Bob Rosenblatt
Throughout 2015, the Academy is working with partners to create a platform for dialogue around the history and future of these two vital programs, including this weekly Covered blog series. Covered is written by Bob Rosenblatt, a Senior Fellow at the National Academy of Social Insurance and editor of the website HelpWithAging. Learn more about the Academy’s celebration of the 50th anniversary of Medicare and Medicaid.
Medicare Conferees Tackle Last Hurdle and Referee Fight Among Docs
By Bob Rosenblatt, Special Correspondent
July 24, 1965
Washington, DC – House and Senate conferees are arguing vigorously about how the new Medicare system will pay specialists taking care of people over age 65 in the hospital once the program begins next year.
Both chambers of Congress passed legislation establishing health care coverage for 20 million seniors but conferees must now settle a dispute among physician groups. The American Medical Association (AMA), which represents the largest number of physicians nationally, has for many years strongly opposed the creation of a Medicare program. Having lost that fight, the AMA is seeking to at least minimize its members’ involvement in the mandatory portion of the government health care program that is an extension of the current Social Security program. The mandatory portion covers hospital services and is financed by taxes paid by workers and their employers. It will automatically be available to all workers who turn 65 years old and have paid a threshold amount into the new Medicare trust fund.
With the backing of the AMA, House Ways and Means Committee Chairman Wilbur Mills (D, AR) crafted a Medicare bill that put physician services under a separate voluntary program, called Medicare Part B. It would be financed not through a government trust fund, but instead through a $6 monthly premium, with half paid by the individual and half by the federal government using general tax revenues. Physicians providing care under Part B will be paid by private insurance companies that agree to act as financial intermediaries for the Medicare program.
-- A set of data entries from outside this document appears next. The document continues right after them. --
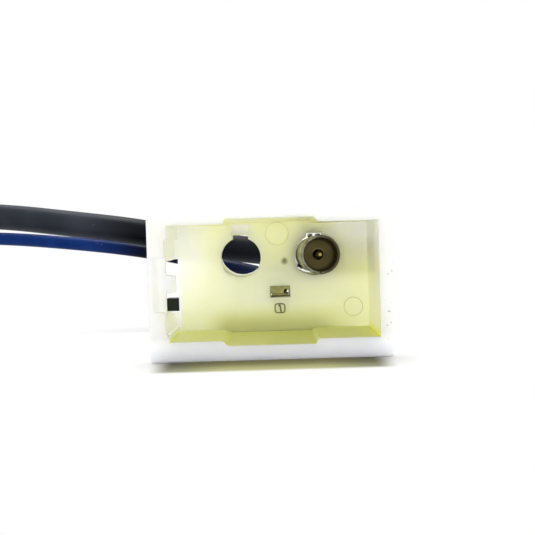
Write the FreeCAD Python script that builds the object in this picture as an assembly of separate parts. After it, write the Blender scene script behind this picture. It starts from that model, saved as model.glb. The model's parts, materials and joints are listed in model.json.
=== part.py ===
"""Car radio antenna adapter.

A natural nylon socket housing holds a coaxial antenna contact in one of its two round chambers
and a small power contact under them. The coaxial lead ends in an aerial plug, and the thin power
wire ends in a bullet terminal.

Millimetres, +Z up. The socket's mouth faces -Y. The origin lies on the table, under the middle of
the housing with its contacts. A depth is measured from the mouth's plane, towards +Y.
"""
import FreeCAD
import Part
import math
import os

Vector = FreeCAD.Vector

# Housing: the hood and its walls
hood_width = 26.0
hood_height = 15.65
hood_depth = 13.0
back_wall = 1.6
wall_left = 2.07
wall_right = 1.43
wall_bottom = 2.12
wall_top = 1.11
draft = 0.08
edge_radius = 0.55
mouth_radius = 0.18
overshoot = 0.5

# Housing: the keying reliefs in the floor and the ceiling
relief_half_width = 4.7
relief_slope = 0.62
relief_steep = 0.26
relief_depth = 0.55
relief_depth_at_back = 0.28

# Housing: the latch window in the left wall, from the floor (sill) and the ceiling (drop)
window_sill = 2.82
window_drop = 3.86
window_notch_start = 8.0
window_notch_drop = 0.64
latch_bar = 2.3
latch_ramp = 1.25
latch_lip = 0.45
pocket_depth = 0.3
pocket_sill = 0.71
pocket_drop = 1.49
nib_height = 2.0
nib_rise = 0.49
nib_reach = 0.73
nib_taper = 0.15
nib_front = 0.94
nib_slope = 0.6
nib_root = 0.1

# Housing: the coaxial chambers, a keyed hole in the back wall and a wider tower behind it
coax_pitch = 8.66
pair_centre = 0.93
coax_drop = 3.88
chamber_gap = 0.2
tower_bore_radius = 2.75
tower_floor_step = 0.03
chamber_wall = 0.9
chamber_length = 8.0
keyway_side_gap = 0.26
keyway_top_gap = 0.2
keyway_recess = 2.05
keyway_recess_depth = 0.4
keyway_recess_gap = 0.12
groove_gap = 0.05
groove_depth = 0.12
groove_angle = 50.0
chamber_web = 1.2

# Housing: the power cell
cell_x = 1.11
cell_drop = 4.15
cell_width = 2.40
cell_height = 1.36
cell_wall = 0.85
cell_length = 8.0

# Housing: moulding marks on the back wall
gate_x = 1.73
gate_drop = 0.56
gate_radius = 0.42
gate_depth = 0.22
upper_mark_x = 0.9
upper_mark_drop = 1.19
upper_mark_radius = 1.35
lower_mark_inset = 1.87
lower_mark_sill = 2.38
lower_mark_radius = 1.1
ejector_depth = 0.06

# Side lock bar behind the back wall
lock_height = 1.5
lock_engage = 0.44
lock_thickness = 2.2
lock_inset = 0.4
lock_reach = 3.29
lock_gap = 0.7
lock_clearance = 0.08
lock_bite = 0.45
lock_bite_width = 1.4
lock_bevel = 0.08
lock_bracket = 2.6
lock_bracket_wall = 0.9
lock_bracket_inset = 4.8

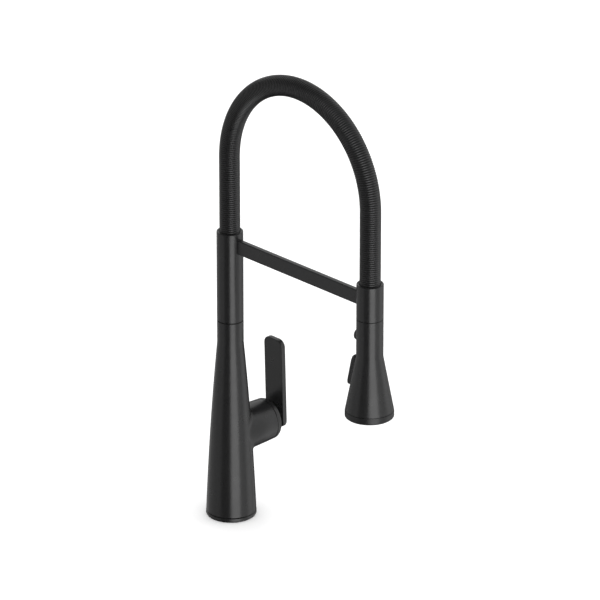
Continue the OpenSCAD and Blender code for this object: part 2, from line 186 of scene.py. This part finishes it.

At the behest of the AMA, Mills also stripped out language that would have allowed hospital-based physician specialists to include their professional fees in the hospital bills sent to patients and their insurance companies, as is the current practice. The argument was that such services would have to be billed separately since they are covered by the voluntary part of the Medicare program – not the mandatory part of the program.
The Medicare proposal approved by the Senate, although it also includes a separate Part B for physician services, retains the current practice of including specialists’ fees in the hospital bill. This retention of the current practice is supported by the Johnson Administration as well as hospitals and labor unions, which typically offer comprehensive insurance coverage to members and their families.
The AMA’s position would be difficult to carry out, one labor lobbyist argued. “As the bill stands now, each of these [hospital-based specialists] would have to bill the patient separately,” Sidney Zagri, general counsel of the International Brotherhood of Teamsters, told the Senate Finance Committee. “It is indeed an irony that this restriction [sought by the AMA] calls for Federal intervention in relations between hospital and doctor,” Zagri said. “Most of the specialists have accepted being under hospital administration.”
But the AMA was able to persuade members of the House that it does not want any doctor to be under the hospital billing system, which is more likely to be subject to federal regulation. Doctors would be more comfortable dealing with private insurance companies, where they already have a familiar system, the AMA argued.
“The medical profession is still quite antsy about ….manipulation from the outside,” Walter J. McNerney, president of Blue Cross, told the House Ways and Means committee. “The same profession, although it doesn’t always welcome it, is at least fairly used to dealing with an [insurance company] such as ours,” he said.
Zagri gave the Finance Committee a policy statement compiled by a committee of doctors and other medical specialists in New York City. Separating their bills from hospital charges would be a “regressive step” setting back quality 30 years, the doctors said. The best hospitals in the country have seen great advances in medical care because there are full-time salaried physicians devoting their time to quality patient care, education, and research, the doctors argued.
In crafting its Medicare bill, the Senate agreed with the specialists and adopted an amendment sponsored by Sen. Paul Douglas (D-IL) that restored the Administration’s language that was dropped by the House.
This battle between different elements of the medical profession is typical of the last few hurdles House and Senate conferees face in crafting a new health care program for older Americans. The debate this week reflects a common fear among many doctors about the impact of the new medical insurance system for Americans over 65, but it is also a debate on the contours of the program, not whether to have the program at all. That debate seems to be over and the question will soon turn to how the Johnson Administration can implement what by all accounts should be a mammoth undertaking involving millions of patients, and thousands of doctors and hospitals.